Copy each line below that includes "More".

Scripts that build objects:

-- -- --

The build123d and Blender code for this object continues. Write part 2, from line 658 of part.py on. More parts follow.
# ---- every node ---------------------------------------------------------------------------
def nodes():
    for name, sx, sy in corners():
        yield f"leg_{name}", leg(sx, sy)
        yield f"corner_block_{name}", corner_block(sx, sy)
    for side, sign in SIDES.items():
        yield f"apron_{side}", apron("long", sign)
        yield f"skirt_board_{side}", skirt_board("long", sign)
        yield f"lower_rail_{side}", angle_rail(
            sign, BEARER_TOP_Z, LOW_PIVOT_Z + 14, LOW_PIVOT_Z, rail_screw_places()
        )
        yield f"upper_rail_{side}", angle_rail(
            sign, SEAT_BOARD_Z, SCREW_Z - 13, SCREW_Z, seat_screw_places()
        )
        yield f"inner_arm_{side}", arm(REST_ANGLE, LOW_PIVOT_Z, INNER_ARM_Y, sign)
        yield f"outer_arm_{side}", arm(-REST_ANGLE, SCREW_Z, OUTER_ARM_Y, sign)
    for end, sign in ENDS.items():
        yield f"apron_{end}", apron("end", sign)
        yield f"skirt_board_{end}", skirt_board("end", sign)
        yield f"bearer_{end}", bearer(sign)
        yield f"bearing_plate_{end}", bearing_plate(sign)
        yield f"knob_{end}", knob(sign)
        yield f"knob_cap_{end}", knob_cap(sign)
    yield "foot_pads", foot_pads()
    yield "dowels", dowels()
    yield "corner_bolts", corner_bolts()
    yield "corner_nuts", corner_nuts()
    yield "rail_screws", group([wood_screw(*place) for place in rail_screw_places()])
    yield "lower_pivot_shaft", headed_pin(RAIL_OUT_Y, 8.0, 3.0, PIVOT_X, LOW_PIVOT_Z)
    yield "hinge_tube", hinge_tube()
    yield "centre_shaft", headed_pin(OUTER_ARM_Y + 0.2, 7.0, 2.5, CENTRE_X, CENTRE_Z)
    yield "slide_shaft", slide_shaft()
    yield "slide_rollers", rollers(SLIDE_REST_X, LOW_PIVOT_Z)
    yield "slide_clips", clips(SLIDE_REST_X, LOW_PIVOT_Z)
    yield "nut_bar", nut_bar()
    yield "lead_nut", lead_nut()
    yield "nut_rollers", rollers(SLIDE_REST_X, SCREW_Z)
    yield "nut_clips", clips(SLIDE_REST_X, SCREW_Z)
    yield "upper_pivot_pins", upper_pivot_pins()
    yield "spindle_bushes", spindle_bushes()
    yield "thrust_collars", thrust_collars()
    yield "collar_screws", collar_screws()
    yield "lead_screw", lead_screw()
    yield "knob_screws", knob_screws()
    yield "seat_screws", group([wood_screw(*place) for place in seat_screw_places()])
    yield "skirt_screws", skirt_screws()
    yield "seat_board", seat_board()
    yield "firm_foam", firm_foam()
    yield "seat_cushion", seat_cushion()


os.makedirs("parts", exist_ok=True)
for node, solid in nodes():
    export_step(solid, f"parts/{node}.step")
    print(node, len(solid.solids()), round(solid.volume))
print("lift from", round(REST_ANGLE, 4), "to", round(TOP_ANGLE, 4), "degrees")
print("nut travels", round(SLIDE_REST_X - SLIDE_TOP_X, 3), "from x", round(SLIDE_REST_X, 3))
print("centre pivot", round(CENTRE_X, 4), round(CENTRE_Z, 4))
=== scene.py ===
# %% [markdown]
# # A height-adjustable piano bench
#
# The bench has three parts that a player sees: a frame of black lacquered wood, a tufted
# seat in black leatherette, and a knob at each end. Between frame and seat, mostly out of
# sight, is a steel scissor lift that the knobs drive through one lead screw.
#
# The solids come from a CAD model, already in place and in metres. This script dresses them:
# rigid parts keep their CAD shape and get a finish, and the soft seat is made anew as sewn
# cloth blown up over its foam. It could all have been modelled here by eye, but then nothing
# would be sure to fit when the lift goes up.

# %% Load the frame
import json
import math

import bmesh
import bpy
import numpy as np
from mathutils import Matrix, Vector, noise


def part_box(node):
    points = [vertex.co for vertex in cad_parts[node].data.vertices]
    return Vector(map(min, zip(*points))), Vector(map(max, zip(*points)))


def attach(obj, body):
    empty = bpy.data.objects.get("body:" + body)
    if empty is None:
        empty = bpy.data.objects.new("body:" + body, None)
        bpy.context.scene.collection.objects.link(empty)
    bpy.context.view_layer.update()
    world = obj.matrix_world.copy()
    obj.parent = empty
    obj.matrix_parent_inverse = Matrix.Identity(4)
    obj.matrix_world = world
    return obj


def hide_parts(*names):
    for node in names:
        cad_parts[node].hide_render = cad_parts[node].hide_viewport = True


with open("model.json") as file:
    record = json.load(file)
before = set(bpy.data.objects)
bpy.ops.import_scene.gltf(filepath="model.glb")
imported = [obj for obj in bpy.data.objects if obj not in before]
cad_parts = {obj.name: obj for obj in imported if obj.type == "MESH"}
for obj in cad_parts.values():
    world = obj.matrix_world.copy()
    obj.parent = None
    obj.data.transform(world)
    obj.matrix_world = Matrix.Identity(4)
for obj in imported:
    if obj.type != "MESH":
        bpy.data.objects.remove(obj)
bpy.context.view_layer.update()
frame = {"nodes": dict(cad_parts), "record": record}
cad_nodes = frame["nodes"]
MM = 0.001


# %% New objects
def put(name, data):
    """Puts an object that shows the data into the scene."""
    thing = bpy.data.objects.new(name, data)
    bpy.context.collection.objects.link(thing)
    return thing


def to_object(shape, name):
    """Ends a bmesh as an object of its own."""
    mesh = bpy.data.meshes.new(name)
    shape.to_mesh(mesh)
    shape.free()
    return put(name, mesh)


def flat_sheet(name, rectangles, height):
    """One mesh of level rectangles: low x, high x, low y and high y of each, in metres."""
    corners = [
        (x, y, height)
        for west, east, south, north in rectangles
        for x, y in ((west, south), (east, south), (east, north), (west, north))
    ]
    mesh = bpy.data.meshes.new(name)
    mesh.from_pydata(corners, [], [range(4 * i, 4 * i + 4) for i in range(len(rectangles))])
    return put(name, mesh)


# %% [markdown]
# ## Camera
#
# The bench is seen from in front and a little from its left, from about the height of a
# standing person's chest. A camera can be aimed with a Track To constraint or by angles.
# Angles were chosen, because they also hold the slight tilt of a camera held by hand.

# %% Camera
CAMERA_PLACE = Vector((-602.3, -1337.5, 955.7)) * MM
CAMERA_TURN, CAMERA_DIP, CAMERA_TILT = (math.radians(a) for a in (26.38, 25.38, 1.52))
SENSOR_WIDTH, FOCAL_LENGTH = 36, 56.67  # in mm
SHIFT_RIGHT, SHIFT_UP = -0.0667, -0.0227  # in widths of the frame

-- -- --

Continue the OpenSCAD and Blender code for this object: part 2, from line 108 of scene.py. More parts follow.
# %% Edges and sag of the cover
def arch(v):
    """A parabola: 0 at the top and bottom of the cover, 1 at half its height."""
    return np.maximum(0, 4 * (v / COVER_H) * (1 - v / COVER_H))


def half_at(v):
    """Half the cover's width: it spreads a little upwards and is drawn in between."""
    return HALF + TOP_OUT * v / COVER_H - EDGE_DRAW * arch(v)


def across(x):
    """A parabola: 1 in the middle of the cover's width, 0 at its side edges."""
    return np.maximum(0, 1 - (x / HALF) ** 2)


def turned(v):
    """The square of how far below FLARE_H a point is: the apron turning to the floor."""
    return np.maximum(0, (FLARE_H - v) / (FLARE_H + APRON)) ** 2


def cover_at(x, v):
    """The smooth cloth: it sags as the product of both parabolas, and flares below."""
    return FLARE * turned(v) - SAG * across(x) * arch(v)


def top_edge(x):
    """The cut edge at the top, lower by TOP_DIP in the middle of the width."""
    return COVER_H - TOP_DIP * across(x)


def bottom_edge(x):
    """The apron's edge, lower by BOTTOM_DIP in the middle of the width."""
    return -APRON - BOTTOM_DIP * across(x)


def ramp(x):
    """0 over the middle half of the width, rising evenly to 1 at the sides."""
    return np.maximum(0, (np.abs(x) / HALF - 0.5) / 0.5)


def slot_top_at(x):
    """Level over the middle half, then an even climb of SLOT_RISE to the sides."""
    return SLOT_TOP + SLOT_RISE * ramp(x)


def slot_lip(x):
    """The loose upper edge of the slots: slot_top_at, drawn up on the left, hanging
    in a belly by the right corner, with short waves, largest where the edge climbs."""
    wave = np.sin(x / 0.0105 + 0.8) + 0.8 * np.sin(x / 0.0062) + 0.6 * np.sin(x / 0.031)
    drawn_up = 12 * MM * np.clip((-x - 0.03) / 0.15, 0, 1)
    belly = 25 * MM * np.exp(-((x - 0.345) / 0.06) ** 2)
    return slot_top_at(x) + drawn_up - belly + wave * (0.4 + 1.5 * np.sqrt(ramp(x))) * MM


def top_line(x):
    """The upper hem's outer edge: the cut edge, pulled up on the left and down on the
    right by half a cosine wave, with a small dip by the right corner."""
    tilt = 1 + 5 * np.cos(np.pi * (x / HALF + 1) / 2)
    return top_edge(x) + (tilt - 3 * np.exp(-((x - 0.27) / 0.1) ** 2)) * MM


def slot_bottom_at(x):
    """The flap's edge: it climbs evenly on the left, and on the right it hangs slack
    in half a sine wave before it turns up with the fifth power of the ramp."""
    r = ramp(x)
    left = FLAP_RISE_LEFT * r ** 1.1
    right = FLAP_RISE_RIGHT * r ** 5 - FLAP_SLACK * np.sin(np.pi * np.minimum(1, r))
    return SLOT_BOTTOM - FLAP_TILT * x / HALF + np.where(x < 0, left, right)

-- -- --

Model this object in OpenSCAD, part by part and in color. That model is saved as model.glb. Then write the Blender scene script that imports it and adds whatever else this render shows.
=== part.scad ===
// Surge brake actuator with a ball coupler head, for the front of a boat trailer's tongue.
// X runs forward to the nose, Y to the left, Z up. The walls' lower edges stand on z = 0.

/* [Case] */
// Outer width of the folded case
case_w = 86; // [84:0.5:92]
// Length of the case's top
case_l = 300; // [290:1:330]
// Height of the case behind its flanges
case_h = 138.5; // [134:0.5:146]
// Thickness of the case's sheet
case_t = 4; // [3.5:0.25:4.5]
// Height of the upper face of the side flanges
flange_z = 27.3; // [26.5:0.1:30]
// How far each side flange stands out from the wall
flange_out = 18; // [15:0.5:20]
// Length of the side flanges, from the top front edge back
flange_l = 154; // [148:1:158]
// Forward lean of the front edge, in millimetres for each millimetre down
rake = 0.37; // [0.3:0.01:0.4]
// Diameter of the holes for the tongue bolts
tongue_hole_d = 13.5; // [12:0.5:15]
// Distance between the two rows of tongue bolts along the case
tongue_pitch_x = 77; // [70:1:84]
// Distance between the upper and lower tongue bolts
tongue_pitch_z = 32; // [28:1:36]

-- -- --

Final answer:
The build123d and Blender code for this object continues. Write part 2, from line 658 of part.py on. More parts follow.
Continue the OpenSCAD and Blender code for this object: part 2, from line 108 of scene.py. More parts follow.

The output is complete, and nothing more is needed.